**PROVIDED DATA:**
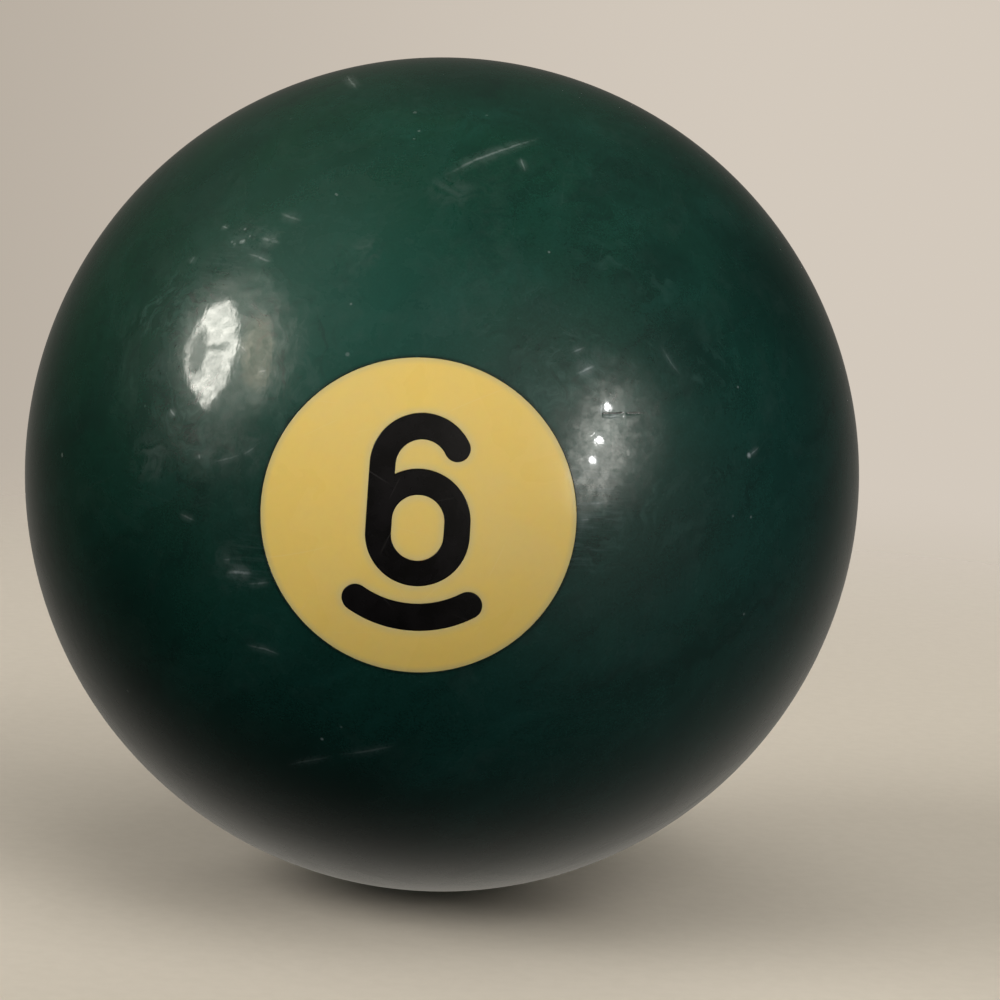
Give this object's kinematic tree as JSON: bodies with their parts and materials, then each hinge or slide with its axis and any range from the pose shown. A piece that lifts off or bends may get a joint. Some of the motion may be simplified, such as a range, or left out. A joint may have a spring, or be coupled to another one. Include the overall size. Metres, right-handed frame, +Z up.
{
  "type": "numbered pool ball",
  "caption": "Solid-colour pool ball, cast body with let-in number spots on opposite sides, numeral and curved underline filled flush.",
  "frame": {"origin": "centre of the ball", "axes": "+Z up; -Y through the middle of the front number, which reads upright towards +Z; +Y through the middle of the back number, which is the front one turned half a turn about X"},
  "size_m": [0.0572, 0.0572, 0.0572],
  "materials": {
    "body_resin": "deep bottle-green cast phenolic resin, polished, hazed by play with fine scratches",
    "spot_resin": "cream cast phenolic resin, yellowed with age, polished and slightly translucent",
    "number_fill": "black resin fill, polished flush, lightly scuffed"
  },
  "bodies": {
    "root": {"ball_body": "body_resin", "number_spot_front": "spot_resin", "number_spot_back": "spot_resin", "numeral_front": "number_fill", "numeral_back": "number_fill", "underline_front": "number_fill", "underline_back": "number_fill"}
  },
  "joints": []
}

**EXERCISE:** Set out the complete listing exactly as shown.

**WORKED ANSWER:**
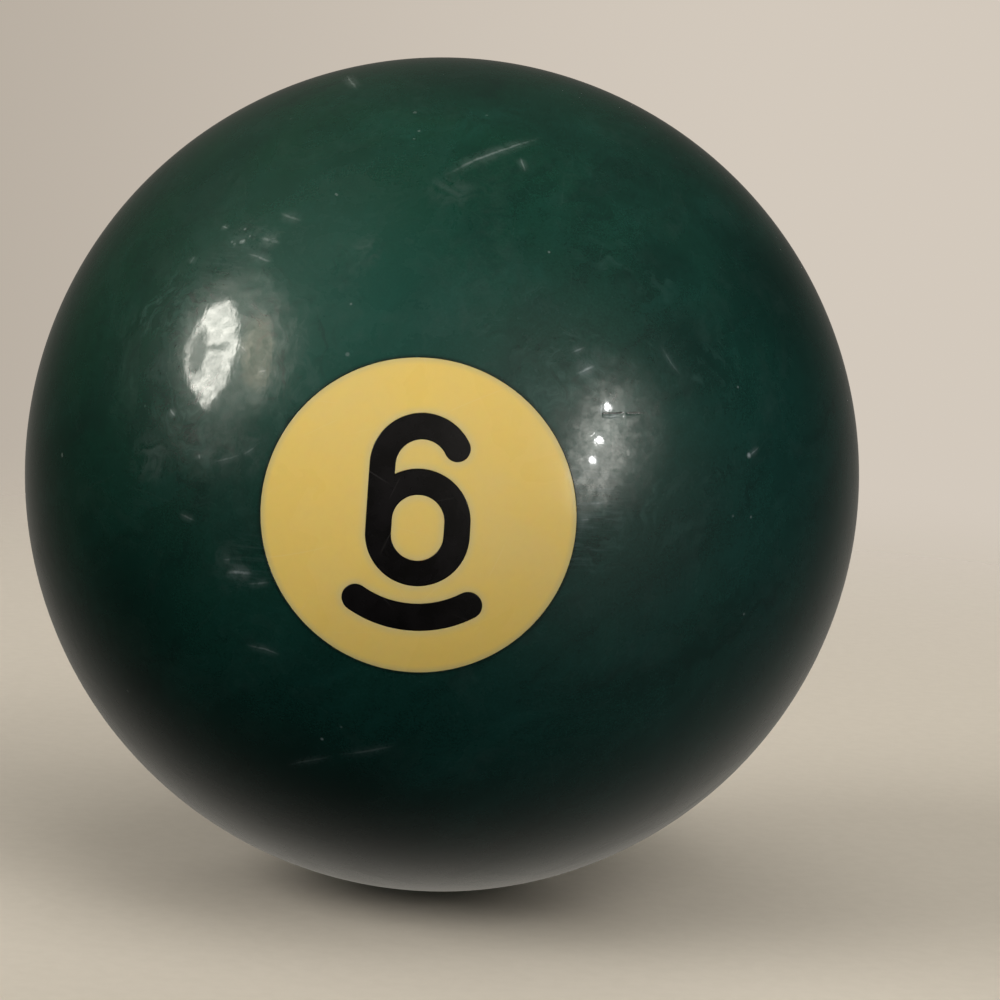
Give this object's kinematic tree as JSON: bodies with their parts and materials, then each hinge or slide with its axis and any range from the pose shown. A piece that lifts off or bends may get a joint. Some of the motion may be simplified, such as a range, or left out. A joint may have a spring, or be coupled to another one. Include the overall size. Metres, right-handed frame, +Z up.
{
  "type": "numbered pool ball",
  "caption": "Solid-colour pool ball, cast body with let-in number spots on opposite sides, numeral and curved underline filled flush.",
  "frame": {"origin": "centre of the ball", "axes": "+Z up; -Y through the middle of the front number, which reads upright towards +Z; +Y through the middle of the back number, which is the front one turned half a turn about X"},
  "size_m": [0.0572, 0.0572, 0.0572],
  "materials": {
    "body_resin": "deep bottle-green cast phenolic resin, polished, hazed by play with fine scratches",
    "spot_resin": "cream cast phenolic resin, yellowed with age, polished and slightly translucent",
    "number_fill": "black resin fill, polished flush, lightly scuffed"
  },
  "bodies": {
    "root": {"ball_body": "body_resin", "number_spot_front": "spot_resin", "number_spot_back": "spot_resin", "numeral_front": "number_fill", "numeral_back": "number_fill", "underline_front": "number_fill", "underline_back": "number_fill"}
  },
  "joints": []
}